Maldita Vecindad - Biography
By J Poet
La Maldita Vecindad y los Hijos del Quinto Patio (The Damned Neighborhood and the sons of the fifth Patio) is a rock in Español band formed in Mexico City in 1985. They are fiercely independent and incorporate ska, reggae, African music, rock, and various Mexican folkloric styles like son jarocho and danzón into their music. They have been on an extended recording hiatus since they made the album Mostros (1998 RCA International), but continue to lend their talents to other bands and artistic projects in the Mexico City underground artistic scene.
The musicians in Maldita Vecindad, who all use aliases, came of age during the tragic Mexico City earthquake of 1985. The young volunteers who helped rebuild the city were rich and poor, punks and privileged and identified with the damnificados - those who were homeless after the quake. The band’s five original members, Roco, Tiki, Aldo, Pacho, and Sax, were journalists, artists, and university students. They started playing in the ruins of the city and became a hit on the underground club scene. Their debut Maldita Vecindad y los Hijos del Quinto Patio (1989 RCA International) made them leaders of the rock in Español movement with tunes like “Apañón,” which dealt with police harassment, “Mojado,” about workers who sneak into the US, and “Morenaza” a celebration of working class women. It went gold. El Circo (1991 RCA International) went gold on the day of its release and became the biggest selling album in Mexican rock history behind hits like “Pachuco,” another celebration of street culture, the Mariachi influenced “Kumbala,” “Un Poco de Sangre” a funky metal tune about the plight of the city’s poor and a punky remake of Juan Gabriel’s “Querida.” They toured Europe to support the album and celebrated with a live EP produced by Tom Werman (Mötley Crüe) En Vivo: Gira Pata de Perro (1994 RCA International)

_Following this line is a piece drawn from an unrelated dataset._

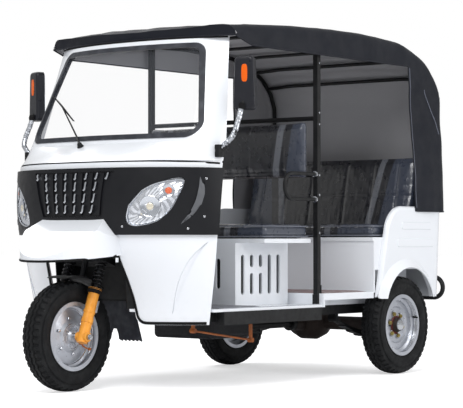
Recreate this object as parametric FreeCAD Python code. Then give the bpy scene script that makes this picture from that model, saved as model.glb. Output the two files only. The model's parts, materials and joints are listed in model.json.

The band started working on their next album, Baile de Máscaras (1996 RCA International) with Bill Laswell, but the recording sessions became acrimonious over musical direction. Laswell was fired and David Z (Prince, Collective Soul) stepped in, but RCA was unhappy with the result and offered little support. The album was well received by fans and the band went back to its ambitious touring schedule, opening shows for Dylan, Sonic Youth, Faith No More and Leonard Cohen in Germany, Ireland, Holland, Spain, France, Denmark, and Norway. They even started touring and selling albums in the US. Mostros (1998 RCA International) was produced in a creative frenzy and dropped rai, klezmer, funk, metal, rap, mariachi, and salsa into the mix, but RCA was unhappy with the result. Mexico’s economic downturn made things difficult for the band and Mexico’s rock scene in general. The band continued touring, but decided to stay out of the studio until conditions for them were more favorable. RCA put out a best of called Maldita Sea, Vol. 1: 1989-1999 (RCA International) in 2000.